Digital DC Event Added to Magazines 24/7 Conference, Focusing on Legislative, Legal, and Regulatory Developments
“Magazines 24/7” -- the premier digital conference for the consumer magazine industry has expanded by adding a second day to its program. The second conference day, dubbed “Magazines 24/7: Digital DC,” will provide the latest information on legislative, regulatory, and legal developments impacting magazines’ digital products and initiatives. Three one-hour sessions will focus on intellectual property rights and copyright protection, privacy, behavioral targeting, social networking, and data security.

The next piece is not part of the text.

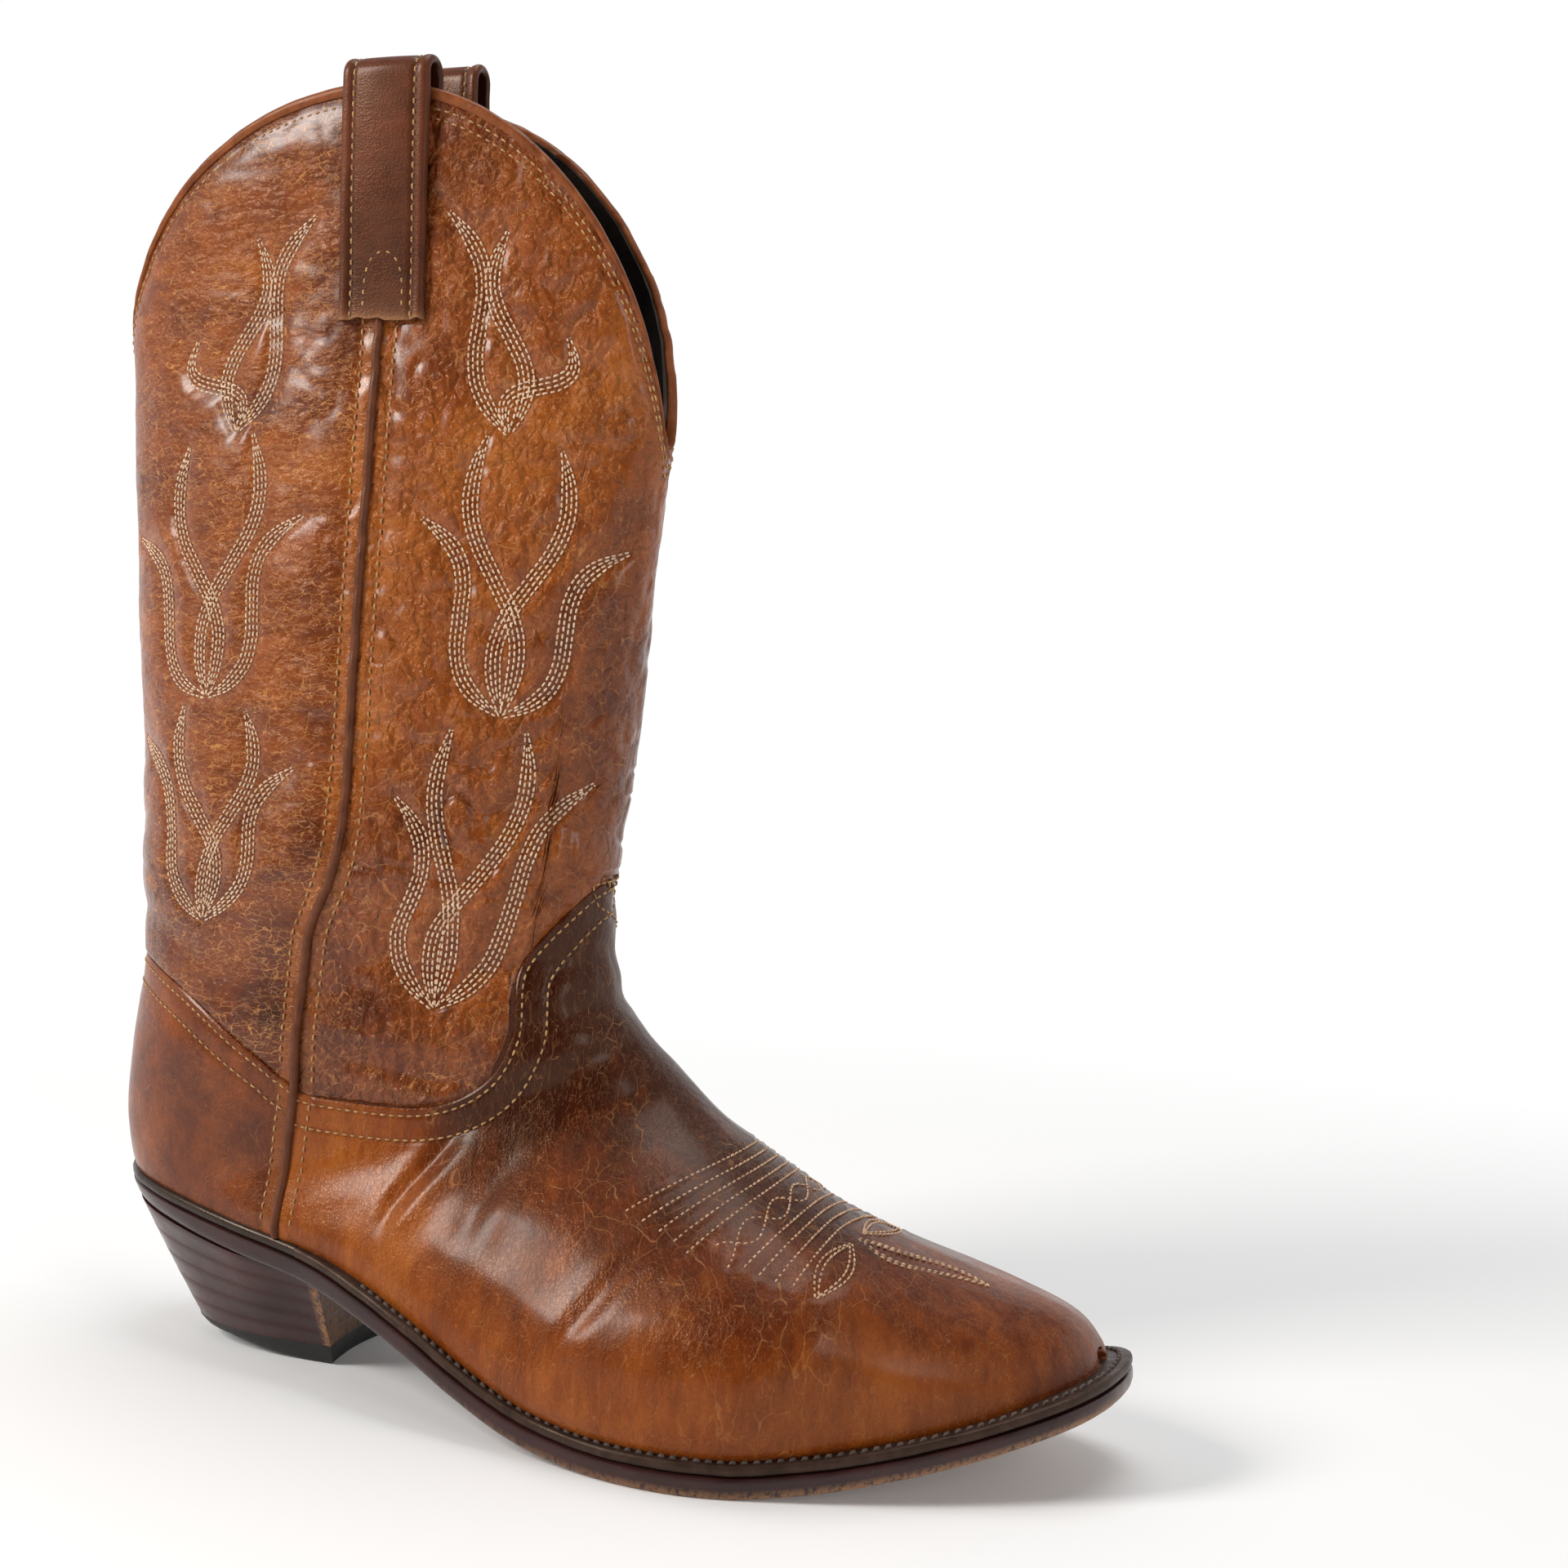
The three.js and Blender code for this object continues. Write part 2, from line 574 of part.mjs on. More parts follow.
// Half-round outline of the heel's bottom, from the outer breast corner round the back.
function heelBottomOutline(count) {
  const { back, breast, halfWidth, breastHalfWidth } = HEEL_BOTTOM;
  const roundLength = 0.62 * (breast - back);
  return Array.from({ length: count }, (_, i) => {
    const f = (2 * i) / (count - 1) - 1;
    const straight = Math.min(1, (1 - Math.abs(f)) / 0.25);
    const a = Math.min(1, Math.abs(f) / 0.75) * (Math.PI / 2);
    const x = straight < 1
      ? breast - (breast - back - roundLength) * straight
      : back + roundLength * (1 - Math.cos(a) ** 0.9);
    const y = straight < 1
      ? THREE.MathUtils.lerp(breastHalfWidth, halfWidth, straight)
      : halfWidth * Math.sin(a) ** 0.9;
    return [x, Math.sign(f) * y];
  });
}

// How far the top of the heel is set in from the edge of the sole.
function heelTopInset(x) {
  const { back, side, breast } = HEEL_TOP_INSET;
  const behind = THREE.MathUtils.lerp(back, side, THREE.MathUtils.smoothstep(x, -5, 45));
  return behind + (breast - side) * THREE.MathUtils.smoothstep(x, 45, HEEL_TOP_BREAST);
}

// Top outline of the heel: the heel part of the sole outline, set in and evenly spaced.
function heelTopOutline(count) {
  const edge = grown(soleOutline, (x) => -heelTopInset(x));
  const start = edge.reduce((best, p, i) => (p[0] < edge[best][0] ? i : best), 0);
  const n = edge.length;
  const walk = (direction) => {
    const side = [];
    let i = start;
    while (edge[i][0] < HEEL_TOP_BREAST) {
      side.push(edge[i]);
      i = (i + direction + n) % n;
    }
    const before = side.at(-1);
    const f = (HEEL_TOP_BREAST - before[0]) / (edge[i][0] - before[0]);
    side.push([HEEL_TOP_BREAST, before[1] + f * (edge[i][1] - before[1])]);
    return side;
  };
  const forward = walk(1);
  const backward = walk(-1);
  const [outer, inner] = forward.at(-1)[1] < 0 ? [forward, backward] : [backward, forward];
  const path = [...outer.reverse(), ...inner.slice(1)];
  const curve = new THREE.CatmullRomCurve3(path.map(([x, y]) => new THREE.Vector3(x, y, 0)));
  return curve.getSpacedPoints(count - 1).map((p) => [p.x, p.y]);
}

const HEEL_POINTS = 19;
const heelTop = heelTopOutline(HEEL_POINTS);
const heelBottom = heelBottomOutline(HEEL_POINTS);
const heelTopZ = (x) => HEEL_SEAT_Z - HEEL_PITCH * x - SOLE_STACK - GAP;

// Outline of the heel at a depth from 0 (under the outsole) to 1 (the floor).
function heelRing(depth, level) {
  const ring = heelTop.map(([x, y], i) => [
    THREE.MathUtils.lerp(x, heelBottom[i][0], depth),
    THREE.MathUtils.lerp(y, heelBottom[i][1], depth),
  ]);
  const [first, last] = [ring[0], ring.at(-1)];
  ring.push([(first[0] + last[0]) / 2 - BREAST_HOLLOW, (first[1] + last[1]) / 2]);
  return ring.map(([x, y]) => new THREE.Vector3(x, y, level(x)));
}

function heelLayer(upper, lower) {
  const rings = [upper, lower];
  const count = upper.length;
  const points = rings.flat();
  const triangles = [];
  for (let j = 0; j < count; j++) {
    const next = (j + 1) % count;
    triangles.push([j, count + j, count + next], [j, count + next, next]);
  }
  rings.forEach((ring, side) => {
    points.push(ring.reduce((sum, p) => sum.add(p), new THREE.Vector3()).divideScalar(count));
    for (let j = 0; j < count; j++) {
      const edge = [side * count + j, side * count + ((j + 1) % count)];
      if (side === 1) edge.reverse();
      triangles.push([...edge, points.length - 1]);
    }
  });
  return toManifold(solidFrom(points, triangles));
}

// Height of the joint line k of the stack: sloping like the seat at the top, level at the cap.
const liftLevel = (k, shift) => (x) => {
  const f = k / HEEL_LIFTS;
  return THREE.MathUtils.lerp(heelTopZ(x), CAP_THICKNESS + GAP, f) + shift;
};
const liftDepth = (k) => (k / HEEL_LIFTS) * (1 - CAP_THICKNESS / HEEL_HEIGHT);

function heelLift(k) {
  const shift = k === 0 ? 0 : -GAP;
  const top = heelRing(liftDepth(k), liftLevel(k, shift));
  return heelLayer(top, heelRing(liftDepth(k + 1), liftLevel(k + 1, 0)));
}

function heelCap() {
  const top = heelRing(liftDepth(HEEL_LIFTS), () => CAP_THICKNESS);
  return heelLayer(top, heelRing(1, () => 0));
}

function roundPin(radius, length, sides) {
  const pin = new THREE.CylinderGeometry(radius, radius, length, sides);
  pin.rotateX(Math.PI / 2);
  return pin;
}

function nailAt([x, y]) {
  const pin = roundPin(NAIL_RADIUS, NAIL_LENGTH, 8);
  pin.translate(x, y, NAIL_BASE + NAIL_LENGTH / 2);
  return pin;
}

// Bores are open at the floor, so each starts below it and ends just over its nail.
function nailBore([x, y]) {
  const bore = roundPin(NAIL_RADIUS + GAP, NAIL_LENGTH + BORE_EXTRA, 8);
  bore.translate(x, y, NAIL_BASE + (NAIL_LENGTH - BORE_EXTRA) / 2 + GAP);
  return toManifold(bore);
}

const withoutNails = (solid) => NAIL_PLACES.reduce((left, place) => left.subtract(nailBore(place)), solid);

function pegPlace(row, i) {
  const x = PEG_START + (i * PEG_SPAN) / (PEGS_PER_SIDE - 1);
  const [start, slope] = PEG_ROWS[row];
  return [x, start + slope * (x - PEG_START)];
}

function pegAt([x, y], grow = 0, extra = 0) {
  const pin = roundPin(PEG_RADIUS + grow, PEG_LENGTH + extra, 6);
  pin.translate(x, y, seatZ(x) - SOLE_STACK + OUTSOLE_THICKNESS / 2);
  return pin;
}

const pegPlaces = Object.keys(PEG_ROWS).flatMap((row) => (
  Array.from({ length: PEGS_PER_SIDE }, (_, i) => ({ name: `${row}_${i + 1}`, place: pegPlace(row, i) }))
));

const withoutPegs = (solid) => pegPlaces.reduce(
  (left, { place }) => left.subtract(toManifold(pegAt(place, GAP, BORE_EXTRA))),
  solid,
);

// ---- assembly ------------------------------------------------------------------------------

const boot = new THREE.Group();

function add(name, shape, look) {
  const geometry = shape.isBufferGeometry ? shape : toGeometry(shape);
  const mesh = new THREE.Mesh(geometry, new THREE.MeshStandardMaterial(look));
  mesh.name = name;
  boot.add(mesh);
}

function addShaft() {
  const vampEdge = sampled(VAMP_LINE, 24);
  const counterEdge = sampled(COUNTER_LINE, 10);
  const aboveVamp = above(shiftedLine(vampEdge, -GAP, GAP));
  const aboveCounter = above(shiftedLine(counterEdge, 0, GAP));
  add('front_shaft_panel', shaftPanel(SHAFT_LEATHER, true, FRONT_SHAFT_END).intersect(aboveVamp), COGNAC);
  add('back_shaft_panel', shaftPanel(SHAFT_LEATHER, false, BACK_SHAFT_END).intersect(aboveCounter), COGNAC);
  add('front_shaft_lining', shaftPanel(SHAFT_LINING, true, FRONT_SHAFT_END).intersect(aboveVamp), BLACK_LINING);
  const backLining = shaftPanel(SHAFT_LINING, false, BACK_SHAFT_END);
  add('back_shaft_lining', backLining.intersect(aboveCounter), BLACK_LINING);
  add('top_binding_front', topBinding(true), COGNAC);
  add('top_binding_back', topBinding(false), COGNAC);
}

function addFoot() {
  const aboveSeat = above(seatPoints(0));
  const belowVamp = below(sampled(VAMP_LINE, 24));
  const belowCounter = below(sampled(COUNTER_LINE, 10));
  const leather = footShell(FOOT_LEATHER, LEATHER_SPAN).intersect(aboveSeat);
  add('vamp', leather.intersect(aheadOfSeam(SEAM_HALF_GAP)).intersect(belowVamp), COGNAC);
  add('heel_counter', leather.intersect(behindSeam(SEAM_HALF_GAP)).intersect(belowCounter), COGNAC);
  const lining = footShell(FOOT_LINING, LINING_SPAN).intersect(aboveSeat);
  add('vamp_lining', lining.intersect(aheadOfSeam(GAP)).intersect(belowVamp), LINING);
  add('heel_lining', lining.intersect(behindSeam(GAP)).intersect(belowCounter), LINING);
  const toeBox = footShell(STIFFENER, TOE_BOX_SPAN).intersect(aboveSeat);
  add('toe_box', toeBox, BOARD);
  const stiffened = footShell(STIFFENER, COUNTER_SPAN).intersect(aboveSeat);
  const belowEdge = below(shiftedLine(sampled(COUNTER_LINE, 10), 0, -STIFFENER_SEAM_GAP));
  add('counter_stiffener', stiffened.intersect(behindSeam(STIFFENER_SEAM_GAP)).intersect(belowEdge), BOARD);
}

function addTrim() {
  for (const [name, side] of [['outer', 1], ['inner', -1]]) {
    add(`side_piping_${name}`, sidePiping(side), CORD);
    add(`pull_strap_${name}`, pullStrap(side, STRAP_TOPS[name]), CHOCOLATE);
  }
}

function addSole() {
  add('insole', insole(), BOARD);
  add('heel_pad', heelPad(), LINING);
  add('steel_shank', steelShank(), STEEL);
  add('cork_filler', corkFiller(), CORK);
  add('welt', welt(), WELT);
  add('heel_rand', heelRand(), WELT);
  add('outsole', withoutPegs(outsole()), SOLE);
  for (const { name, place } of pegPlaces) add(`wood_peg_${name}`, pegAt(place), WOOD);
}

function addHeel() {
  for (let k = 0; k < HEEL_LIFTS; k++) add(`heel_lift_${k + 1}`, withoutNails(heelLift(k)), SOLE);
  add('heel_cap', withoutNails(heelCap()), RUBBER);
  NAIL_PLACES.forEach((place, i) => add(`heel_nail_${i + 1}`, nailAt(place), STEEL));
}

addShaft();
addFoot();
addTrim();
addSole();
addHeel();

// The origin is the middle of the boot's footprint, on the floor.
const bounds = new THREE.Box3().setFromObject(boot);
boot.position.set(-(bounds.min.x + bounds.max.x) / 2, -(bounds.min.y + bounds.max.y) / 2, 0);

export default boot;
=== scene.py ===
"""Western riding boot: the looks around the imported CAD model.

Every piece follows one lofted body surface. Work is done in millimetres, in heel coordinates:
x = 0 near the back of the heel, +X to the toe, +Y to the inner side, z = 0 on the floor.
"""

import math

import bpy
import numpy as np
from mathutils import Matrix, Vector, kdtree


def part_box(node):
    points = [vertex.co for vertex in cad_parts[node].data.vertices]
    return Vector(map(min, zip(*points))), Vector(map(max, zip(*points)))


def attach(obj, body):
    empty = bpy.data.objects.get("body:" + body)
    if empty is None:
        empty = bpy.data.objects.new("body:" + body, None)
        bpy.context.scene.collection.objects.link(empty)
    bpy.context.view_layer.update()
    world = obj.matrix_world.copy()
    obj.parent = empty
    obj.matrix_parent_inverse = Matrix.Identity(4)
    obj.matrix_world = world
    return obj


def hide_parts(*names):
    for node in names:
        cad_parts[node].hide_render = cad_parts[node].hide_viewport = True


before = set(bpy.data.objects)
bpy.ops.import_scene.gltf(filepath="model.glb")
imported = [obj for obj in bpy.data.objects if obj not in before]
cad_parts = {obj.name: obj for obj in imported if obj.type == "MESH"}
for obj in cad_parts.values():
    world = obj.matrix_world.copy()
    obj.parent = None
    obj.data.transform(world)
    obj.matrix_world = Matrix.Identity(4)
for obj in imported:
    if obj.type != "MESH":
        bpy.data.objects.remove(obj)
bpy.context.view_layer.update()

# ---- dimensions ----------------------------------------------------------------------------

# Sections of the body from the top of the shaft to the toe. Each is a closed superellipse
# between a back (or sole) point and a front (or instep) point.
# [back x, back z, front x, front z, outer half width, inner half width,
#  back squareness, front squareness, widest level, sideways shift]
SECTIONS = np.array([
    [-18.5, 380, 167, 380, 17, 17, 2.0, 2.0, 0.5, -10],
    [-19, 310, 164, 310, 21, 21, 2.0, 2.0, 0.5, -5],
    [-15, 240, 157.5, 240, 29, 29, 2.0, 2.0, 0.5, -3],
    [-11, 185, 152, 188, 35, 35, 2.1, 2.0, 0.5, 0],
    [-6.5, 147.5, 148, 152, 37.5, 37, 2.2, 2.0, 0.48, -1],
    [-4, 116, 147.5, 128, 37, 37, 2.4, 2.0, 0.45, 0],
    [-5, 87.5, 152, 113.5, 37, 37, 2.6, 2.1, 0.42, -1.5],
    [-5.5, 64, 162, 102, 37.5, 37, 2.8, 2.1, 0.4, 0],
    [2, 45.5, 172, 92, 39, 36.5, 3.0, 2.1, 0.38, 2],
    [30, 39, 183, 83.5, 42, 36, 3.4, 2.1, 0.36, 0.5],
    [69, 36, 194.5, 77.5, 46.5, 36, 3.8, 2.1, 0.34, -0.5],
    [108, 22.5, 207.5, 71.5, 52, 38, 4.0, 2.1, 0.32, -3],
    [150, 8, 221.5, 65, 57, 42, 4.0, 2.1, 0.32, -7],
    [193, 2, 238, 58, 57.5, 44, 4.0, 2.2, 0.32, -5],
    [233, 3, 255, 51.5, 48.5, 38.5, 3.6, 2.2, 0.34, 2],
    [263, 6.5, 270, 47, 36, 30, 3.2, 2.2, 0.36, 4.5],
    [283, 10.5, 283, 42.5, 23.5, 21, 3.0, 2.2, 0.38, 6],
    [294, 14.5, 289.5, 37, 13.5, 12.5, 2.6, 2.2, 0.4, 8],
    [299, 18, 292, 31.5, 3, 3, 2.2, 2.2, 0.45, 9],
])
TIP = len(SECTIONS) - 1

TOP_PEAK = 376.5
FRONT_DIP = 254
BACK_DIP = 292
DIP_ROUNDING = 0.16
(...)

Panel 1: Legal Challenges That Stem from Digital Growth
Four trailblazers in the developing field of digital law -- Char Pagar (Manatt, Phelps & Phillips, LLP), Cliff Sloan (Slate Magazine), Thomas Rubin (Microsoft), and Bruce Keller (Debevoise and Plimpton LLP) -- will discuss the busy agenda and enforcement activities of federal agencies like the Federal Trade Commission and will examine current judicial proceedings involving digital intellectual property.
Panel 2: Washington Concerns Driven by Digital Growth
Stu Ingis (Venable LLP), Patrick Ross (Copyright Alliance), and Microsoft/DC alumnus Jamie Houton (now with Elmendorf Strategies), will provide insights and up-to-the minute intelligence on pending intellectual property legislation, online marketing regulation, net neutrality, and other items on Washington’s “digital” agenda for 2008.
Panel 3: Digital DC: Real World Application
Senior industry executives -- Cynthia Braddon (McGraw-Hill), Angelo Grima (National Geographic), Ed Klaris (Conde Nast) -- will bring it all together, discussing how they deal with and plan for legal, legislative, and regulatory contingencies -- and whether Washington’s intense scrutiny of the digital landscape keeps them up at night.